Make my heart like your heart

Early this morning there was a beautiful frost on the ground. It wasn’t the first frost of the Fall but the scene stopped me and invited me pause and reflect on its beauty. As I sat to journal and do my Examen from Saturday, I watched the sun begin to grow higher and brighter in the sky, which then resulted in a slow and steady line of frost that was being melted by the sun. The patch of frost remaining, grew smaller and smaller. Eventually it was gone.

I thought about the human heart, the wounds we all hold and carry with us. The times we have been hurt and the times we have hurt others. Healing is a journey. It doesn’t happen overnight and I have learned I can’t do it on my own. In our human frailty, it’s not possible. We need the Love that always loves, always forgives, always desires what is best for us.

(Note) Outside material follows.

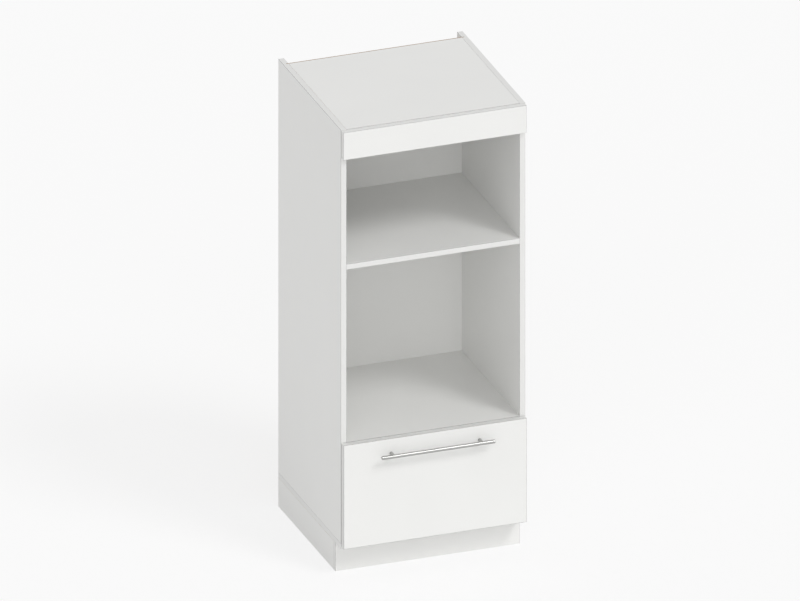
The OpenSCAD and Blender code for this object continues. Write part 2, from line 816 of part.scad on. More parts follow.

This past summer I developed a new interest and fondness to the devotion to the Sacred Heart of Jesus. As a Catholic I have grown up aware of the devotion but it’s never been a regular part of my prayer life. But I was praying for answers, for clarity and direction. Entering into prayer each day, using a novena prayer, I began a process of sharing all that was on my heart with Jesus. Then things got hard again and I stopped. (You can insert the game show buzzer at this point, “wrong answer!”)

When I learned that Pope Francis had written a new encyclical on the Sacred Heart of Jesus, I was excited, as if waiting for a gift on Christmas. I set my alarm this past Thursday, woke up early to visit Vatican News, and begin reading the encyclical, Dilexit Nos, a Latin expression that means “He has loved us”. I have had the time and space to spend more time reading it, and reflecting on the deep wisdom, this weekend. I already have my digital version marked up with favorite quotes and insights to ponder. It’s a beautiful treatise on the human and divine love of Jesus expressed through his Sacred Heart.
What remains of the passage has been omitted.